You can also run on a computer with Docker installed with

docker pull ghcr.io/nmfs-opensci/container-images/py-rocket-geospatial-2:latest
docker run -it --rm -p 8888:8888 ghcr.io/nmfs-opensci/container-images/py-rocket-geospatial-2:latest

Image structure

  • Base infrastructure (Jupyter, Dask, Python install, conda setup, R install, and user-experience configuration) lives in
    py-rocket-base

  • py-rocket-geospatial-2 adds:

    • Python and R geospatial packages
    • Desktop applications (QGIS, CoastWatch Utilities, Panoply)

See the py-rocket-base documentation for base image design details.


Reproducibility and validation

This repository automatically maintains pinned and validated package lists:

  • reproducibility/packages-python-pinned.yaml
  • reproducibility/packages-r-pinned.R
  • reproducibility/build.log

Pinned versions are extracted directly from the built image and validated against the requested package lists to support reproducibility and debugging.


CI/CD Workflow

Automated Build and Test Pipeline

The repository uses a streamlined CI/CD workflow that ensures quality before publishing Docker images:

Workflow: Build → Test → Push → Create Release PR (all in one job)

The main build-test-push job executes:

  1. Build - Docker image is built and tagged (stays in runner's Docker cache)
  2. Test Python - Python notebook tests run against the built image
  3. Test Packages - Package validation ensures all specified packages are installed
  4. Push - Image is pushed to GHCR only if tests pass
  5. Create Release PR - A separate job creates a pull request with pinned package versions

Design: The Docker image (~7GB compressed) stays in the build runner's local Docker cache, avoiding artifact transfer overhead. Only small artifacts (test results, validation reports) are uploaded with 7-day retention.

Manual Workflow Triggers

You can manually trigger the workflow with options:

  • Standard Build: Go to Actions → "Docker Image Build and Push" → Run workflow

    • Tests will run before pushing the image
  • Skip Tests (Debugging): Run workflow with skip_tests: true

    • Use this option when debugging image build issues
    • Image builds and pushes immediately without running tests
    • ⚠️ Use with caution - only for debugging broken builds

Workflow Files

  • .github/workflows/build-and-push.yml - Main workflow (build, test, push, release)
  • .github/workflows/test-python.yml - Manual test trigger for existing images
  • .github/workflows/pin-packages.yml - Manual package validation for existing images

Automatic Triggers

The workflow automatically runs when changes are pushed to main affecting:

  • .github/actions/build-and-push/action.yml
  • .github/workflows/build-and-push.yml
  • Dockerfile
  • conda-env/env-*.yml
  • install.R
  • apt.txt
  • Desktop/**

Customization and derivative images

To customize py-rocket-geospatial-2

  • edit the Python packages in conda-env/env-*.yml
  • edit the R packages in install.R
  • update the QGIS, CoastWatch Utilities, and Panoply installs in Dockerfile
  • update the systems installs in `apt.txt

If changes affect core platform behavior, please open an issue in py-rocket-base

To create derivative images

  1. You can create a derivative image using py-rocket-geospatial-2 as the base. This will add packages to the conda and R environments. For example
FROM ghcr.io/nmfs-opensci/container-images/py-rocket-geospatial-2:2026.02.08

USER root

COPY . /tmp/
RUN /pyrocket_scripts/install-conda-packages.sh /tmp/your-environment.yml || echo "install-conda-packages.sh failed" || true
RUN /pyrocket_scripts/install-r-packages.sh /tmp/install.R || echo "install-r-package.sh failed" || true
RUN rm -rf /tmp/*

USER ${NB_USER}
WORKDIR ${HOME}
  1. You can use the https://github.com/nmfs-opensci/py-rocket-geospatial-2/Dockerfile as a template.

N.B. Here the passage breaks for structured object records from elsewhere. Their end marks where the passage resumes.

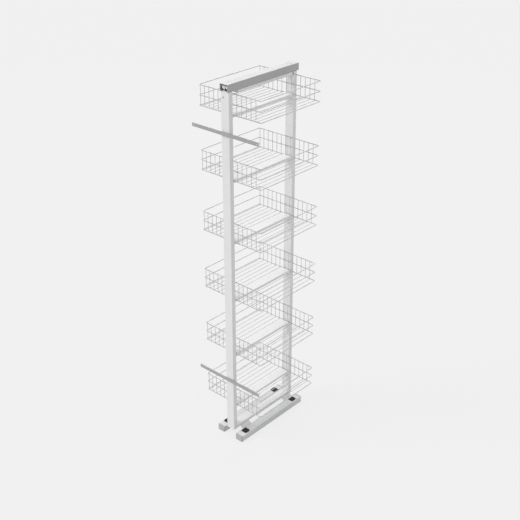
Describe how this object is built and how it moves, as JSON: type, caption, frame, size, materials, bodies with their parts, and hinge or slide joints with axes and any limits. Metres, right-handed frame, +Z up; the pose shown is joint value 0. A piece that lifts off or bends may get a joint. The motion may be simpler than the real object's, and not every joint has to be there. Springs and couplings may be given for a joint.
{
  "type": "pull out larder unit",
  "caption": "Tall pull out larder: a tube frame with wire baskets on floor runners, guided by a rail at the top, with crossbars for a door.",
  "frame": {"origin": "on the cabinet floor, midway across the unit and midway along its floor rails", "axes": "+Z up; the unit pulls out towards -Y; +X to the right seen from the front"},
  "size_m": [0.45, 0.53, 2.091],
  "materials": {
    "frame_paint": "light grey powder coat",
    "rail_grey": "mid grey powder coat",
    "zinc_steel": "bright zinc plate",
    "cap_plastic": "grey moulded plastic",
    "cover_plastic": "black moulded plastic",
    "guide_aluminium": "satin extrusion",
    "buffer_rubber": "soft black rubber",
    "cage_plastic": "pale natural plastic",
    "ball_steel": "polished bearing steel",
    "fastener_steel": "zinc plated fasteners",
    "crossbar_steel": "galvanised steel",
    "roller_nylon": "white nylon",
    "wire_chrome": "bright plated wire"
  },
  "bodies": {
    "cabinet": {"left_floor_rail": "rail_grey", "right_floor_rail": "rail_grey", "left_cabinet_member": "zinc_steel", "right_cabinet_member": "zinc_steel", "rear_end_caps": "cap_plastic", "front_screw_covers": "cover_plastic", "rear_screw_covers": "cover_plastic", "guide_rail": "guide_aluminium", "rail_buffer": "buffer_rubber"},
    "middle_runners": {"middle_members": "zinc_steel"},
    "outer_cages": {"outer_ball_cages": "cage_plastic", "outer_balls": "ball_steel"},
    "inner_cages": {"inner_ball_cages": "cage_plastic", "inner_balls": "ball_steel"},
    "frame": {"left_drawer_member": "zinc_steel", "right_drawer_member": "zinc_steel", "front_end_caps": "cap_plastic", "front_saddle": "frame_paint", "rear_saddle": "frame_paint", "saddle_rivets": "fastener_steel", "saddle_screws": "fastener_steel", "front_upright": "frame_paint", "rear_upright": "frame_paint", "base_beam": "frame_paint", "shelf_beam_1": "frame_paint", "shelf_beam_2": "frame_paint", "shelf_beam_3": "frame_paint", "shelf_beam_4": "frame_paint", "shelf_beam_5": "frame_paint", "shelf_beam_6": "frame_paint", "top_beam": "frame_paint", "top_strap": "zinc_steel", "strap_screws": "fastener_steel", "lower_crossbar": "crossbar_steel", "upper_crossbar": "crossbar_steel", "crossbar_screws": "fastener_steel", "roller_axles": "fastener_steel"},
    "front_left_roller": {"front_left_roller": "roller_nylon"},
    "front_right_roller": {"front_right_roller": "roller_nylon"},
    "rear_left_roller": {"rear_left_roller": "roller_nylon"},
    "rear_right_roller": {"rear_right_roller": "roller_nylon"},
    "basket_1": {"basket_1_floor": "wire_chrome", "basket_1_ends": "wire_chrome", "basket_1_sides": "wire_chrome"},
    "basket_2": {"basket_2_floor": "wire_chrome", "basket_2_ends": "wire_chrome", "basket_2_sides": "wire_chrome"},
    "basket_3": {"basket_3_floor": "wire_chrome", "basket_3_ends": "wire_chrome", "basket_3_sides": "wire_chrome"},
    "basket_4": {"basket_4_floor": "wire_chrome", "basket_4_ends": "wire_chrome", "basket_4_sides": "wire_chrome"},
    "basket_5": {"basket_5_floor": "wire_chrome", "basket_5_ends": "wire_chrome", "basket_5_sides": "wire_chrome"},
    "basket_6": {"basket_6_floor": "wire_chrome", "basket_6_ends": "wire_chrome", "basket_6_sides": "wire_chrome"}
  },
  "joints": [
    {"name": "pull_out", "type": "slide", "parent": "cabinet", "child": "frame", "axis": [0, -1, 0], "range_m": [0, 0.5]},
    {"name": "middle_runner_slide", "type": "slide", "parent": "cabinet", "child": "middle_runners", "axis": [0, -1, 0], "range_m": [0, 0.25]},
    {"name": "outer_cage_slide", "type": "slide", "parent": "cabinet", "child": "outer_cages", "axis": [0, -1, 0], "range_m": [0, 0.125]},
    {"name": "inner_cage_slide", "type": "slide", "parent": "cabinet", "child": "inner_cages", "axis": [0, -1, 0], "range_m": [0, 0.375]},
    {"name": "front_left_roller_spin", "type": "hinge", "parent": "frame", "child": "front_left_roller", "pos_m": [-0.012, -0.24605, 2.066], "axis": [0, 0, 1], "range_deg": [-2640, 0]},
    {"name": "front_right_roller_spin", "type": "hinge", "parent": "frame", "child": "front_right_roller", "pos_m": [0.012, -0.24605, 2.066], "axis": [0, 0, 1], "range_deg": [0, 2640]},
    {"name": "rear_left_roller_spin", "type": "hinge", "parent": "frame", "child": "rear_left_roller", "pos_m": [-0.012, 0.24605, 2.066], "axis": [0, 0, 1], "range_deg": [-2640, 0]},
    {"name": "rear_right_roller_spin", "type": "hinge", "parent": "frame", "child": "rear_right_roller", "pos_m": [0.012, 0.24605, 2.066], "axis": [0, 0, 1], "range_deg": [0, 2640]},
    {"name": "basket_1_lift", "type": "slide", "parent": "frame", "child": "basket_1", "axis": [0, 0, 1], "range_m": [0, 0.0085]},
    {"name": "basket_2_lift", "type": "slide", "parent": "frame", "child": "basket_2", "axis": [0, 0, 1], "range_m": [0, 0.0085]},
    {"name": "basket_3_lift", "type": "slide", "parent": "frame", "child": "basket_3", "axis": [0, 0, 1], "range_m": [0, 0.0085]},
    {"name": "basket_4_lift", "type": "slide", "parent": "frame", "child": "basket_4", "axis": [0, 0, 1], "range_m": [0, 0.0085]},
    {"name": "basket_5_lift", "type": "slide", "parent": "frame", "child": "basket_5", "axis": [0, 0, 1], "range_m": [0, 0.0085]},
    {"name": "basket_6_lift", "type": "slide", "parent": "frame", "child": "basket_6", "axis": [0, 0, 1], "range_m": [0, 0.0085]}
  ],
  "couplings": [
    {"joint": "middle_runner_slide", "follows": "pull_out", "ratio": 0.5},
    {"joint": "outer_cage_slide", "follows": "pull_out", "ratio": 0.25},
    {"joint": "inner_cage_slide", "follows": "pull_out", "ratio": 0.75},
    {"joint": "front_left_roller_spin", "follows": "pull_out", "rad_per_m": -91.324},
    {"joint": "front_right_roller_spin", "follows": "pull_out", "rad_per_m": 91.324},
    {"joint": "rear_left_roller_spin", "follows": "pull_out", "rad_per_m": -91.324},
    {"joint": "rear_right_roller_spin", "follows": "pull_out", "rad_per_m": 91.324}
  ]
}
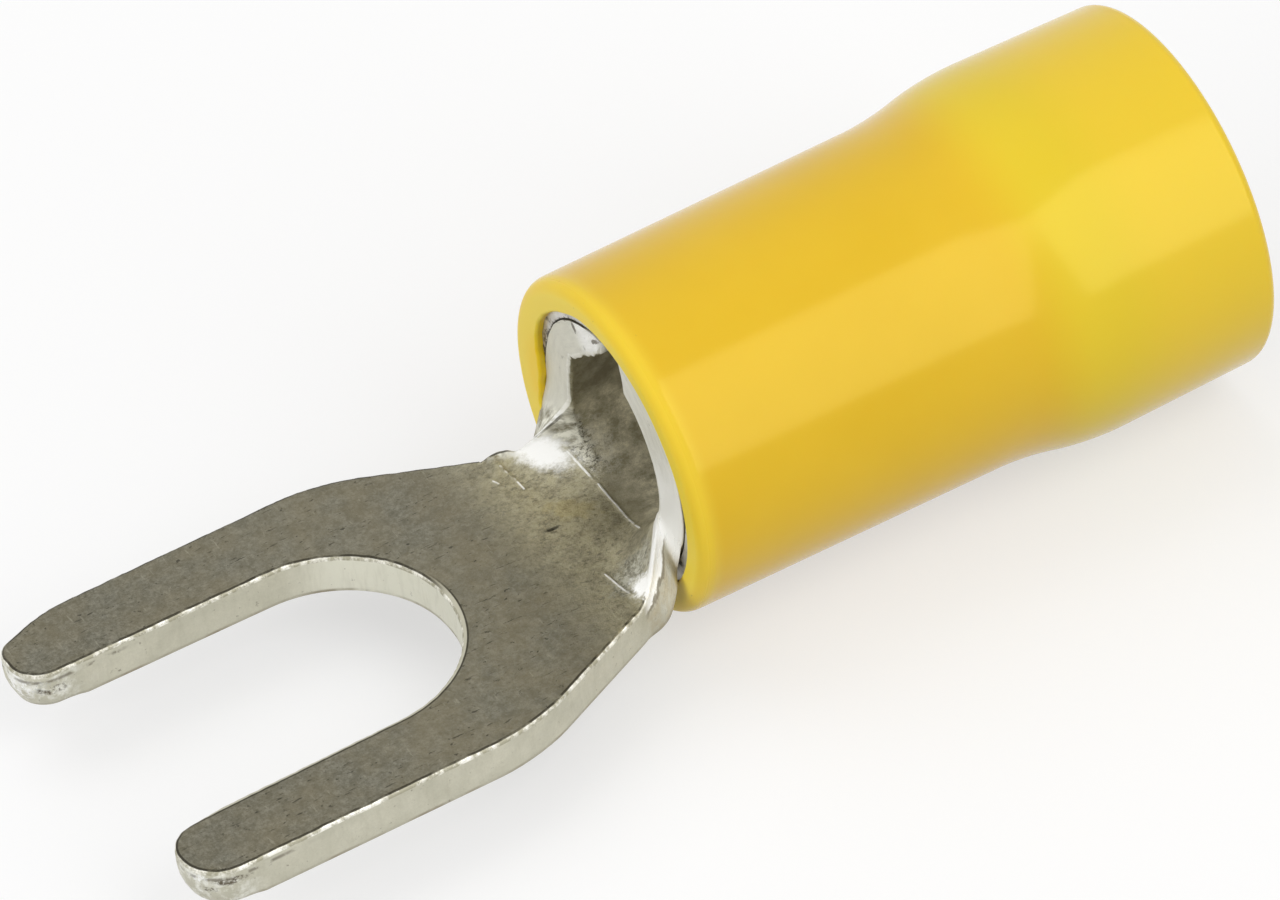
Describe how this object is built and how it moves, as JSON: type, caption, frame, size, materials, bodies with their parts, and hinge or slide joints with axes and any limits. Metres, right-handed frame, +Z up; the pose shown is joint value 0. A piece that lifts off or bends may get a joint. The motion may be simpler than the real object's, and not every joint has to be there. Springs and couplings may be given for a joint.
{
  "type": "insulated fork terminal",
  "caption": "Crimp fork terminal: open spade tongue for a screw or stud, rolled barrel for a wire, and a soft insulating sleeve with a wider wire entry.",
  "frame": {"origin": "middle of the overall length and width, at the height of the lowest point of the insulating sleeve's bell", "axes": "+X runs along the barrel from the fork's tips to the wire entry, +Y across the fork, +Z up from the tongue's underside to its top"},
  "size_m": [0.026, 0.009, 0.0082],
  "materials": {
    "tinned_fork": "matt tin plate over copper, scuffed",
    "tinned_sleeve": "satin tin plate over copper",
    "yellow_vinyl": "semi-gloss soft vinyl"
  },
  "bodies": {
    "root": {"fork": "tinned_fork", "grip_sleeve": "tinned_sleeve", "insulating_sleeve": "yellow_vinyl"}
  },
  "joints": []
}
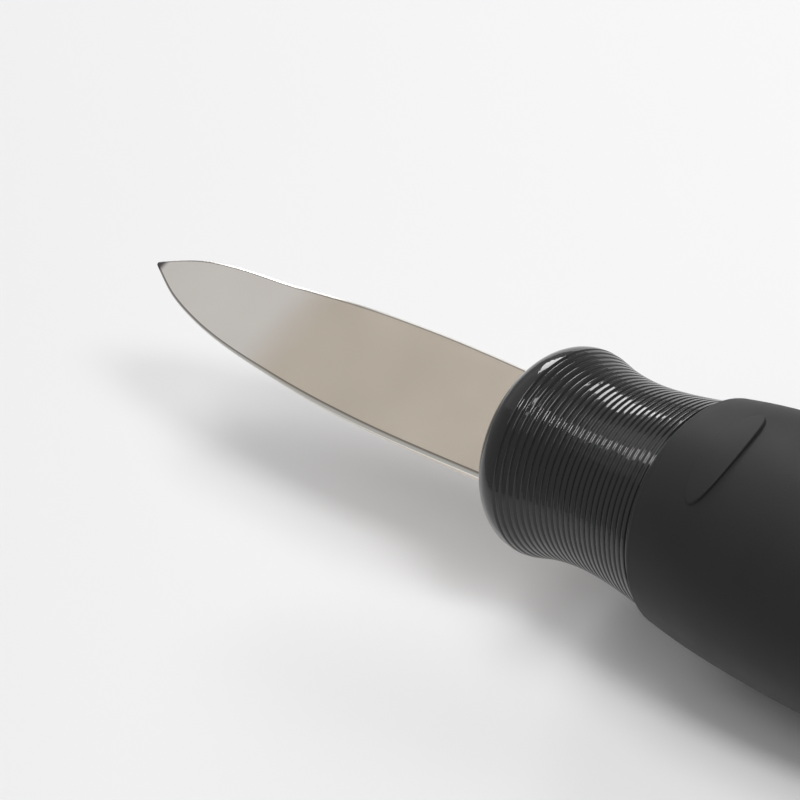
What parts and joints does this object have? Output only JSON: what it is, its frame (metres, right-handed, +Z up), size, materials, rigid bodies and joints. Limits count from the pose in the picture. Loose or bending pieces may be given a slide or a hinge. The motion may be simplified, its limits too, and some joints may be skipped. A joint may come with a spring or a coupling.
{
  "type": "oyster knife",
  "caption": "Oyster knife: short leaf-shaped blade with an upturned tip, a waisted ringed collar and a thick soft grip with a hanging hole.",
  "frame": {"origin": "under the middle of the knife's length and width, on the surface that it lies on", "axes": "+X along the knife toward the blade's tip, +Z up, square to the blade's flat upper face, +Y across the knife"},
  "size_m": [0.19, 0.0372, 0.0339],
  "materials": {
    "blade_steel": "bright, finely polished stainless steel",
    "collar_plastic": "glossy black",
    "core_plastic": "plain black moulding",
    "grip_rubber": "matte charcoal black, soft to the touch",
    "pin_steel": "plain drawn steel"
  },
  "bodies": {
    "root": {"blade": "blade_steel", "collar": "collar_plastic", "core_upper": "core_plastic", "core_lower": "core_plastic", "grip": "grip_rubber", "tang_pin_front": "pin_steel", "tang_pin_middle": "pin_steel", "tang_pin_rear": "pin_steel"}
  },
  "joints": []
}
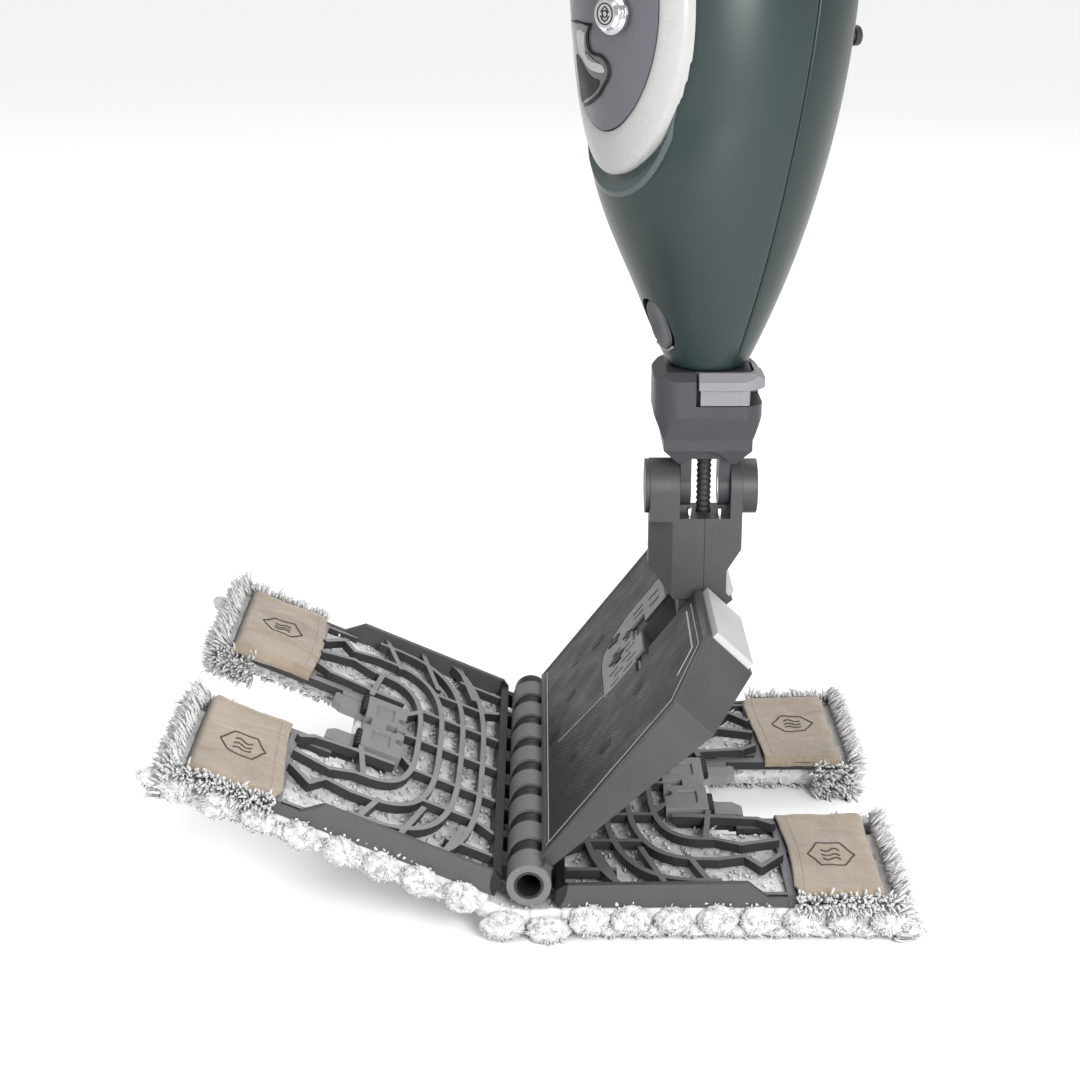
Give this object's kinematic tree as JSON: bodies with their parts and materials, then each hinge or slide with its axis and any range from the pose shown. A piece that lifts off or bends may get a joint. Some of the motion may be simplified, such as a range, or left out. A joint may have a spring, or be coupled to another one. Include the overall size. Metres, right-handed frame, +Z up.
{
  "type": "steam mop",
  "caption": "Upright steam mop with a two-sided folding head: two lattice wings with pad pockets close like a book on a wedge-shaped steam plate.",
  "frame": {"origin": "on the floor under the middle of the open pad, on the centre line of the head", "axes": "+Z up along the neck and handle, Y along the head hinge, the left wing towards -X and the right wing towards +X"},
  "size_m": [0.408, 0.292, 1.2],
  "materials": {
    "green_shell": "satin gloss",
    "pale_gloss": "satin gloss",
    "panel_grey": "satin",
    "tinted_clear": "clear, smoke tinted",
    "bright_knob": "satin chrome plated",
    "dark_plastic": "fine texture",
    "steel": "bright",
    "board": "solder mask",
    "hose_rubber": "matte",
    "light_button": "satin",
    "tube_metal": "satin anodised",
    "collar_grey": "satin",
    "neck_grey": "satin",
    "head_grey": "satin",
    "sole_grey": "fine diagonal ribs",
    "pale_cover": "satin",
    "microfibre": "tufted pile",
    "beige_cloth": "woven"
  },
  "bodies": {
    "handle_unit": {"front_shell": "green_shell", "rear_shell": "green_shell", "front_ring": "pale_gloss", "control_panel": "panel_grey", "tank_window": "tinted_clear", "water_tank": "tinted_clear", "boiler": "steel", "pump": "dark_plastic", "circuit_board": "board", "feed_hose": "hose_rubber", "boiler_hose": "hose_rubber", "swivel_spigot": "dark_plastic", "cord_hook_lower": "dark_plastic", "cord_gland": "hose_rubber", "top_cap": "dark_plastic", "handle_tube": "tube_metal", "grip_left": "dark_plastic", "grip_right": "dark_plastic", "trigger_pin": "steel", "hook_clamp": "dark_plastic", "shell_screws": "steel"},
    "knob": {"steam_knob": "bright_knob"},
    "filler_cap": {"tank_cap": "dark_plastic"},
    "shell_button": {"body_release_button": "light_button"},
    "steam_trigger": {"trigger": "light_button"},
    "upper_hook": {"cord_hook_upper": "dark_plastic"},
    "collar_unit": {"collar": "collar_grey", "lean_pins": "steel", "swivel_seal": "hose_rubber"},
    "neck_button": {"collar_button": "light_button"},
    "fork_unit": {"fork_left": "neck_grey", "fork_right": "neck_grey", "steam_hose": "hose_rubber", "guide_pins": "steel", "tilt_pin": "steel"},
    "steam_head": {"plate_core": "head_grey", "sole_left": "sole_grey", "sole_right": "sole_grey", "outlet_grille_left": "light_button", "outlet_grille_right": "light_button", "end_cover_near": "pale_cover", "end_cover_far": "pale_cover", "hinge_tube": "dark_plastic", "steam_duct": "pale_cover", "plate_screws": "steel", "pad_centre": "microfibre"},
    "left_wing": {"wing_left": "head_grey", "latch_block_left": "light_button", "latch_hooks_left": "dark_plastic", "pad_left": "microfibre", "pocket_left_near": "beige_cloth", "pocket_left_far": "beige_cloth"},
    "right_wing": {"wing_right": "head_grey", "latch_block_right": "light_button", "latch_hooks_right": "dark_plastic", "pad_right": "microfibre", "pocket_right_near": "beige_cloth", "pocket_right_far": "beige_cloth"}
  },
  "joints": [
    {"name": "body_swivel", "type": "hinge", "parent": "handle_unit", "child": "collar_unit", "pos_m": [0.09594, 0, 0.27], "axis": [0, 0, 1], "range_deg": [-45, 135]},
    {"name": "neck_lean", "type": "hinge", "parent": "collar_unit", "child": "fork_unit", "pos_m": [0.09594, 0, 0.21305], "axis": [1, 0, 0], "range_deg": [-30, 30], "deforming": ["steam_hose"]},
    {"name": "head_tilt", "type": "hinge", "parent": "fork_unit", "child": "steam_head", "pos_m": [0.09594, 0, 0.13805], "axis": [0, 1, 0], "range_deg": [-118, 47]},
    {"name": "left_wing_fold", "type": "hinge", "parent": "steam_head", "child": "left_wing", "pos_m": [-0.00295, 0, 0.032], "axis": [0, 1, 0], "range_deg": [-5, 105], "deforming": ["pad_centre"]},
    {"name": "right_wing_fold", "type": "hinge", "parent": "steam_head", "child": "right_wing", "pos_m": [-0.00295, 0, 0.032], "axis": [0, -1, 0], "range_deg": [-68, 42], "deforming": ["pad_centre"]},
    {"name": "collar_button_press", "type": "slide", "parent": "collar_unit", "child": "neck_button", "axis": [-0.7071, 0.7071, 0], "range_m": [0, 0.0015], "stiffness_N_per_m": 600},
    {"name": "shell_button_press", "type": "slide", "parent": "handle_unit", "child": "shell_button", "axis": [0.8097, 0.4305, 0.3987], "range_m": [0, 0.0015], "stiffness_N_per_m": 600},
    {"name": "steam_knob_turn", "type": "hinge", "parent": "handle_unit", "child": "knob", "pos_m": [0.0425, -0.0516, 0.477], "axis": [-0.7193, -0.6947, 0], "range_deg": [-120, 120]},
    {"name": "tank_cap_turn", "type": "hinge", "parent": "handle_unit", "child": "filler_cap", "pos_m": [0.04737, -0.02582, 0.64], "axis": [-0.8829, -0.4695, 0], "range_deg": [0, 90]},
    {"name": "trigger_pull", "type": "hinge", "parent": "handle_unit", "child": "steam_trigger", "pos_m": [0.08887, -0.00376, 1.106], "axis": [0.4695, -0.8829, 0], "range_deg": [0, 8], "stiffness_Nm_per_rad": 1},
    {"name": "cord_hook_turn", "type": "hinge", "parent": "handle_unit", "child": "upper_hook", "pos_m": [0.11801, 0.01174, 0.994], "axis": [0.8829, 0.4695, 0], "range_deg": [0, 180]}
  ]
}
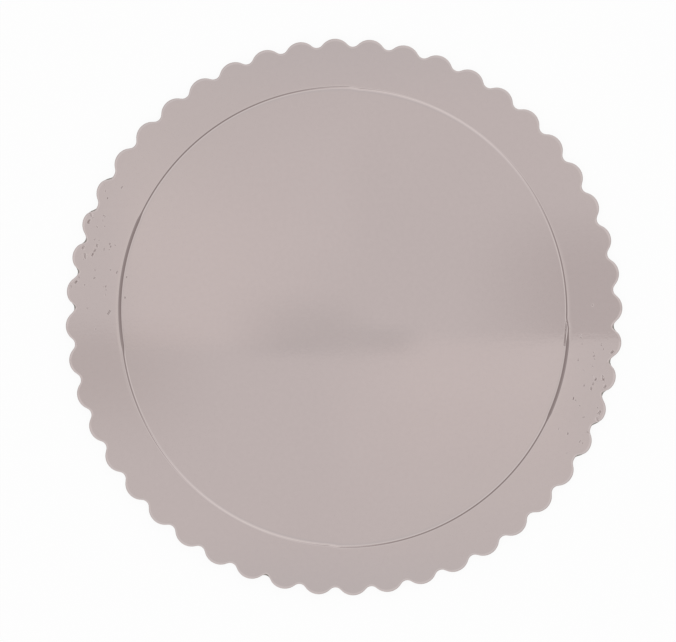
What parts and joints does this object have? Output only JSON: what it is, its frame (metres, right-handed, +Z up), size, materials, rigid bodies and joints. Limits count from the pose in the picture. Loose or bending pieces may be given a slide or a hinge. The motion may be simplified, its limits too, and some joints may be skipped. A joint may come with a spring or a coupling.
{
  "type": "cake board",
  "caption": "Round foil-faced paperboard disc with a scalloped edge and a ring pressed into its face, which carries a cake on show or on the move.",
  "frame": {"origin": "middle of the underside", "axes": "+Z up out of the foil face, +X through the middle of a scallop's crest"},
  "size_m": [0.3, 0.3, 0.003],
  "materials": {
    "foil": "gloss"
  },
  "bodies": {
    "root": {"cake_board": "foil"}
  },
  "joints": []
}
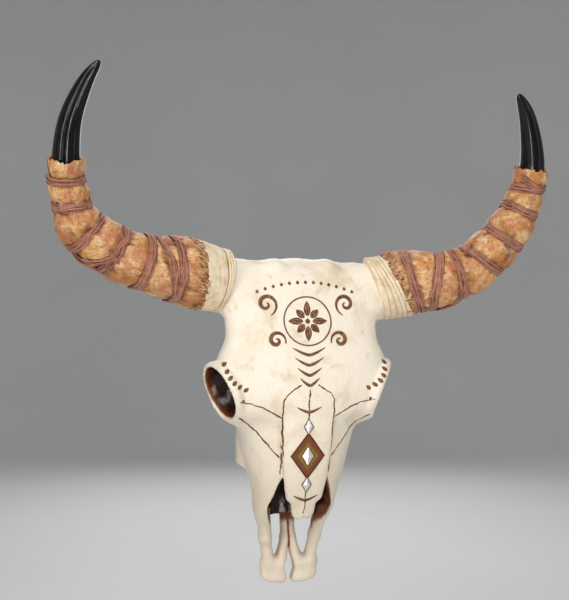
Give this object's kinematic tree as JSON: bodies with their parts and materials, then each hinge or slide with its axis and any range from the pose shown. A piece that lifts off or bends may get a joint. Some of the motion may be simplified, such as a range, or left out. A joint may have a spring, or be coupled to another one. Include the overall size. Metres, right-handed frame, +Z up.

  2. Making your derivative image build automatically in GitHub from your repo.

    • Copy .github/actions/build-and-push/action.yml to the same location in your repo
    • Copy .github/workflows/build-and-push.yml into your repo and edit the image-name.
    • Set up your repo to allow packages to be published to your location from your repo.

Provenance

This image was originally maintained under
https://github.com/nmfs-opensci/container-images

It now lives in its own dedicated repository as part of the NMFS OpenSci container ecosystem.